━━━ RAW RECORDS ━━━

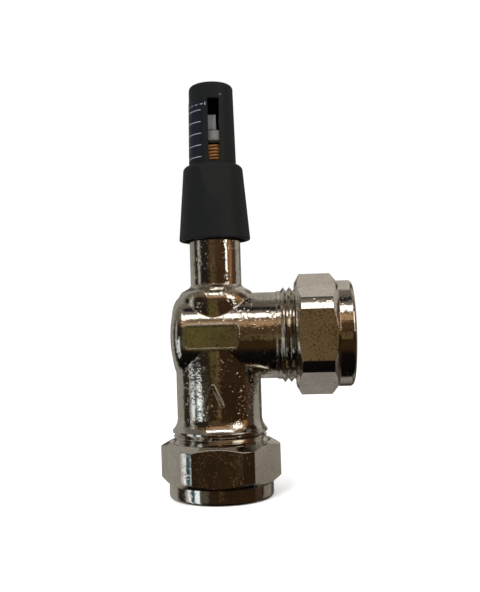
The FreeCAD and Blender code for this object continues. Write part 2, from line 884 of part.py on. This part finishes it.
def head_retainers():
    """Ring in the neck's groove and the washer that the head turns against."""
    snap_high = snap_ring_low + snap_ring_thickness
    outer = sleeve_inner_at(snap_high) - ring_edge_gap
    snap = ring(neck_radius - snap_groove_depth, outer, snap_ring_low, snap_high)
    opening = box_about(
        snap_ring_opening,
        4 * neck_radius,
        4 * snap_ring_thickness,
        Vector(0, 2 * neck_radius, snap_ring_low),
    )
    return {
        "snap_ring": snap.cut(opening),
        "thrust_washer": ring(neck_radius + fit_gap, outer, thrust_washer_low, snap_ring_low),
    }


# ---------------------------------------------------------------- build

def build():
    os.makedirs("parts", exist_ok=True)
    nut = compression_nut()
    ring_olive = olive()
    pieces = {
        "valve_body": valve_body(),
        "seat_ring": seat_ring(),
        "inlet_nut": nut,
        "outlet_nut": at_outlet(nut),
        "inlet_olive": ring_olive,
        "outlet_olive": at_outlet(ring_olive),
        "gland_insert": gland_insert(),
        "stem": stem(),
        "valve_disc": valve_disc(),
        "collar_clip": collar_clip(),
        "spring_collar": spring_collar(),
        "setting_spring": setting_spring(),
        "spring_carrier": spring_carrier(),
        "carrier_washer": carrier_washer(),
        "scale_tube": scale_tube(),
        "grip_sleeve": grip_sleeve(),
        "scale_label": scale_label(),
    }
    pieces.update(gland_parts())
    pieces.update(disc_parts())
    pieces.update(head_retainers())
    for name, shape in pieces.items():
        export(name, shape)
        print(f"{name:16s} solids {len(shape.Solids)} volume {shape.Volume:9.2f} valid {shape.isValid()}")


build()
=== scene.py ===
import math

import bmesh
import bpy
from mathutils import Matrix, Vector


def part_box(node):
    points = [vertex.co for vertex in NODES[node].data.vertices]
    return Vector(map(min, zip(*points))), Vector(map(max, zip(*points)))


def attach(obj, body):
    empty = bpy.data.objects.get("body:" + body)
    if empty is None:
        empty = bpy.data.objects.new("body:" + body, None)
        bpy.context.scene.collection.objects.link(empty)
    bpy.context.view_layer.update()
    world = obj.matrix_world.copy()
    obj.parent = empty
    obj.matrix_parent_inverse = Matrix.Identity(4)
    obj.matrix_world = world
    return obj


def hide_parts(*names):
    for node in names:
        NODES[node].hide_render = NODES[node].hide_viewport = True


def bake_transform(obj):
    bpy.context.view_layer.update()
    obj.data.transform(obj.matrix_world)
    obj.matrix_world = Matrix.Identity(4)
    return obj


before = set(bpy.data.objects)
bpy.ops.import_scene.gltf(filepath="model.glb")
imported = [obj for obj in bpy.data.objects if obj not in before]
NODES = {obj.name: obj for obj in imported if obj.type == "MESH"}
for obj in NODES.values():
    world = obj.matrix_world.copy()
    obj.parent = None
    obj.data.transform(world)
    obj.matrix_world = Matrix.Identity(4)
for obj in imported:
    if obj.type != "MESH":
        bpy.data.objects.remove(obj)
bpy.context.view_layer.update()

MM = 0.001

# Places that the looks and the camera go by, read from the frame.
LABEL_LOW, LABEL_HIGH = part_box("scale_label")
OUTLET_LOW, OUTLET_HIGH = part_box("outlet_nut")
INLET_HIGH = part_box("inlet_nut")[1]
SPRING_LOW, SPRING_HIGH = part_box("setting_spring")
AXIS_Z = (OUTLET_LOW.z + OUTLET_HIGH.z) / 2

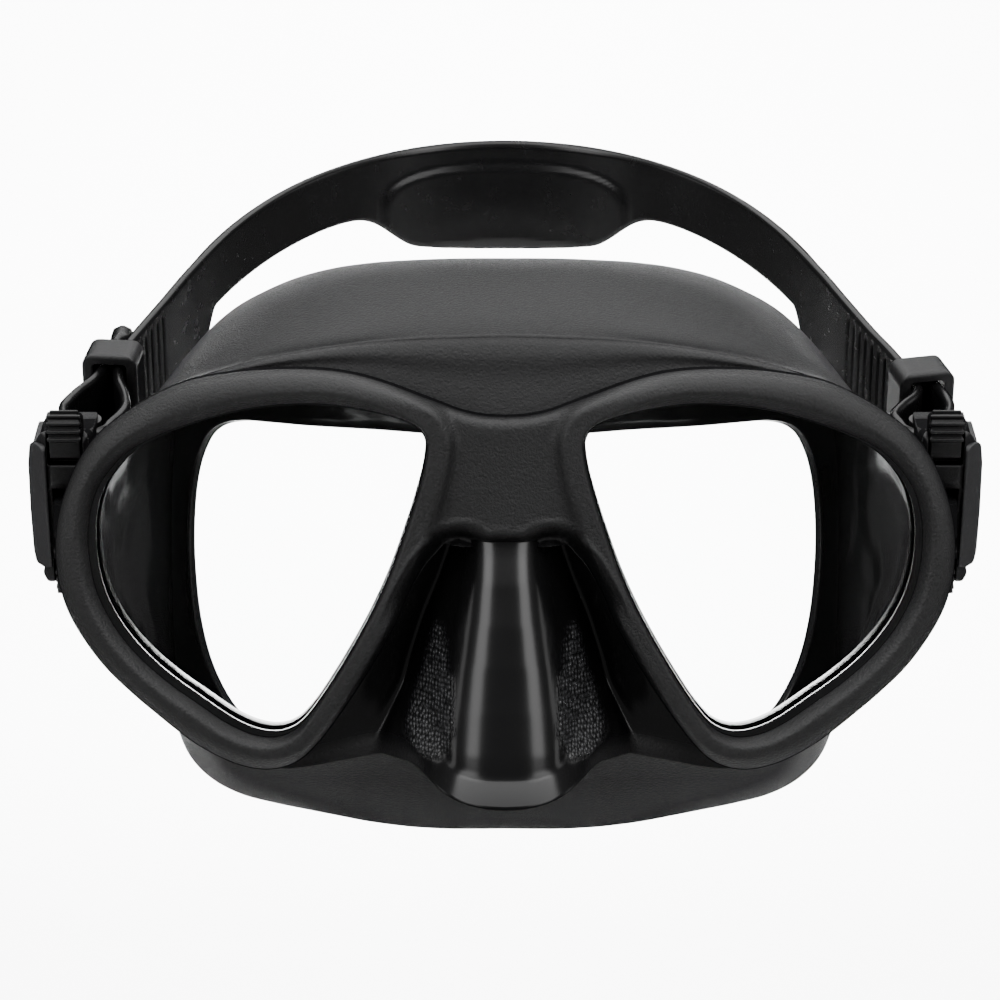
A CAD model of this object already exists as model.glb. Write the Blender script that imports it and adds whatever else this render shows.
import math

import bmesh
import bpy
import numpy as np
from mathutils import Matrix, Vector


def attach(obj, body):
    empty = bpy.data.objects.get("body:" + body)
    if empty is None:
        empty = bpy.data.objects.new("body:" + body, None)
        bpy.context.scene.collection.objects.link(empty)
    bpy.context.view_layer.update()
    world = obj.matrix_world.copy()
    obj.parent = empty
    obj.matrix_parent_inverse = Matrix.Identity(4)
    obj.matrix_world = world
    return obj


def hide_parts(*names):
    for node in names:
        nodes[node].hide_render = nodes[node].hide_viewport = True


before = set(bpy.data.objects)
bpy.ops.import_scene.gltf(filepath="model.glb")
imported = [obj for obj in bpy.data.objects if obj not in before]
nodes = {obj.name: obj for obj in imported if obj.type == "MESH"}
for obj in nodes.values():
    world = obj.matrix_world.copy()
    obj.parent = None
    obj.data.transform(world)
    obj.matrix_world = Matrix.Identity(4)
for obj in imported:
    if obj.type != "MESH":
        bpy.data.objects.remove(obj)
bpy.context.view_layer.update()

MM = 0.001
rng = np.random.default_rng(7)

# ---------------------------------------------------------------------------
# shared outlines of the +X half, in millimetres (x, z)
# ---------------------------------------------------------------------------
LENS_Y, WRAP, RAKE = -40.0, 0.105, 0.05
BACK = 6.0
FRAME_OUT = [(0, 21.9), (3.8, 22.1), (7.7, 22.9), (13.4, 25.0), (21.7, 28.0), (27.4, 29.5),
             (33.1, 30.2), (41.7, 30.2), (49.1, 29.5), (57.0, 27.9), (63.0, 25.3), (69.0, 21.6),
             (73.2, 18.2), (76.4, 14.0), (78.9, 8.7), (80.6, 3.0), (81.2, -3.0), (80.7, -8.6),
             (79.1, -14.0), (76.3, -19.1), (72.5, -24.2), (67.8, -28.8), (63.2, -32.7),
             (58.4, -36.5), (53.9, -39.4), (48.8, -41.7), (43.9, -42.7), (39.8, -42.2),
             (36.5, -40.5), (33.2, -37.0), (29.8, -32.4), (26.2, -27.0), (22.5, -21.0),
             (19.3, -15.0)]
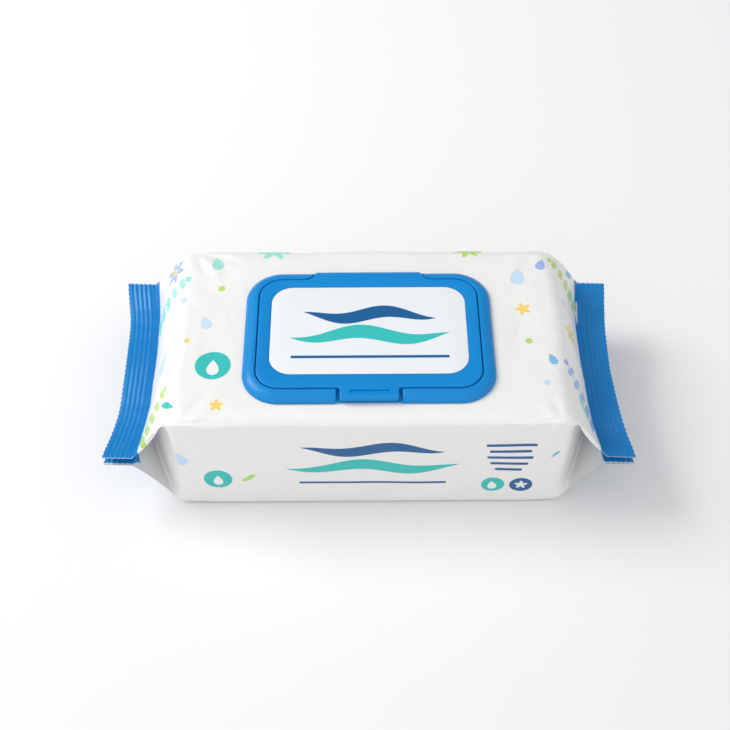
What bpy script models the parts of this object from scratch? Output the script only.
"""Wet wipes pack: a gusseted film pack with a flip-top dispenser glued on its top.

Frame: +X along the pack, -Y towards the latch, +Z up. The origin is on the table, under the pack's middle.
"""

import math

import bmesh
import bpy
from mathutils import Vector

MM = 0.001

# Pack
PACK_WIDTH = 109.6 * MM        # along Y
FILM_TOP = 61.6 * MM           # height of the film under the dispenser
FILM_WALL = 0.4 * MM
STACK_END = 88.5 * MM          # half length of the stack of wipes
CORNER_X = 89.3 * MM           # half length of the pack's floor
SEAL_INNER = 108.0 * MM
SEAL_OUTER = 121.5 * MM
SEAL_Z = 33.0 * MM
SEAL_THICK = 1.4 * MM
TUCK_DEPTH = 27.0 * MM         # how far each side is folded in between top and floor at the seals
FLAT_HALF = 40.0 * MM          # the top is flat to here, then rolls over the long edge
ROLL_DROP = 10.5 * MM
FLOOR_ROLL = 2.5 * MM

# Wipes
STACK_TOP = 57.8 * MM
STACK_HALF_WIDTH = 53.8 * MM
WIPE_LAYERS = 0.8 * MM         # thickness of one wipe folded in two
WIPE_HALF_LENGTH = 86.0 * MM
WIPE_HALF_WIDTH = 49.0 * MM
GAP = 0.3 * MM                 # between pieces that touch

# Dispenser, in its own frame: origin on the film, in the middle of the frame
DISPENSER_Y = -4.5 * MM
BASE_HALF = (57.5 * MM, 39.5 * MM)
BASE_RADIUS = 17.0 * MM
RIM_WIDTH = 5.9 * MM
RIM_TOP = 4.0 * MM
DECK_TOP = 2.0 * MM
DECK_UNDER = 1.0 * MM
OPENING_HALF = (28.0 * MM, 14.0 * MM)
OPENING_RADIUS = 10.0 * MM
LIP_WIDTH = 1.2 * MM
LIP_TOP = 2.6 * MM
NOTCH_FLOOR = 1.2 * MM
LATCH_NOTCH_HALF = 14.75 * MM
HINGE_NOTCH_HALF = 25.5 * MM

# Lid
LID_GAP = 0.5 * MM
LID_TOP = 4.2 * MM
LID_UNDER = 2.9 * MM
SKIRT_FOOT = 2.4 * MM
SKIRT_WALL = 1.0 * MM
TAB_HALF = 13.25 * MM
TAB_UNDER = 2.6 * MM
LEDGE_HALF = 8.75 * MM
HINGE_TAB_HALF = 25.0 * MM
HINGE_TAB_END = BASE_HALF[1] - 0.4 * MM
HINGE_Y = BASE_HALF[1] - 0.2 * MM   # the hinge axis, in the dispenser's frame
HINGE_Z = 2.4 * MM
LABEL_HALF = (45.25 * MM, 26.6 * MM)
LABEL_Y = 1.25 * MM            # the label sits a little behind the lid's middle
LABEL_RADIUS = 10.0 * MM
LABEL_RECESS = 0.6 * MM
LABEL_THICK = 0.2 * MM
HOOK_HALF = 8.0 * MM

CORNER_STEPS = 8


def collection(name):
    made = bpy.data.collections.new(name)
    bpy.context.scene.collection.children.link(made)
    return made


def clear_scene():
    for obj in list(bpy.data.objects):
        bpy.data.objects.remove(obj, do_unlink=True)


def plastic(name, colour, roughness):
    material = bpy.data.materials.new(name)
    material.use_nodes = True
    shader = material.node_tree.nodes["Principled BSDF"]
    shader.inputs["Base Color"].default_value = (*colour, 1.0)
    shader.inputs["Roughness"].default_value = roughness
    return material


def new_object(name, mesh_data, home, material=None):
    """Makes an object from a bmesh, faces outward, in the given collection."""
    bmesh.ops.recalc_face_normals(mesh_data, faces=mesh_data.faces)
    mesh = bpy.data.meshes.new(name)
    mesh_data.to_mesh(mesh)
    mesh_data.free()
    obj = bpy.data.objects.new(name, mesh)
    home.objects.link(obj)
    if material:
        mesh.materials.append(material)
        mesh.shade_smooth()
        mesh.set_sharp_from_angle(angle=math.radians(30))
    return obj


def rounded_ring(half, radius, z):
    """Points of a rounded rectangle at height z, counter-clockwise from above."""
    points = []
    for quarter in range(4):
        side_x = 1 if quarter in (0, 3) else -1
        side_y = 1 if quarter in (0, 1) else -1
        centre = Vector((side_x * (half[0] - radius), side_y * (half[1] - radius), z))
        for step in range(CORNER_STEPS + 1):
            angle = math.radians(90 * (quarter + step / CORNER_STEPS))
            points.append(centre + radius * Vector((math.cos(angle), math.sin(angle), 0)))
    return points


def inset_ring(inset, z):
    """The frame's outline, moved in by inset."""
    half = (BASE_HALF[0] - inset, BASE_HALF[1] - inset)
    return rounded_ring(half, BASE_RADIUS - inset, z)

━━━

TASK BRIEF: Repeat the span of lines that opens with the line holding "pieces.update(disc_parts())" and closes with the line holding "obj.data.transform(obj.matrix_world)", exactly as it stands.

WRITTEN RESPONSE:
    pieces.update(disc_parts())
    pieces.update(head_retainers())
    for name, shape in pieces.items():
        export(name, shape)
        print(f"{name:16s} solids {len(shape.Solids)} volume {shape.Volume:9.2f} valid {shape.isValid()}")


build()
=== scene.py ===
import math

import bmesh
import bpy
from mathutils import Matrix, Vector


def part_box(node):
    points = [vertex.co for vertex in NODES[node].data.vertices]
    return Vector(map(min, zip(*points))), Vector(map(max, zip(*points)))


def attach(obj, body):
    empty = bpy.data.objects.get("body:" + body)
    if empty is None:
        empty = bpy.data.objects.new("body:" + body, None)
        bpy.context.scene.collection.objects.link(empty)
    bpy.context.view_layer.update()
    world = obj.matrix_world.copy()
    obj.parent = empty
    obj.matrix_parent_inverse = Matrix.Identity(4)
    obj.matrix_world = world
    return obj


def hide_parts(*names):
    for node in names:
        NODES[node].hide_render = NODES[node].hide_viewport = True


def bake_transform(obj):
    bpy.context.view_layer.update()
    obj.data.transform(obj.matrix_world)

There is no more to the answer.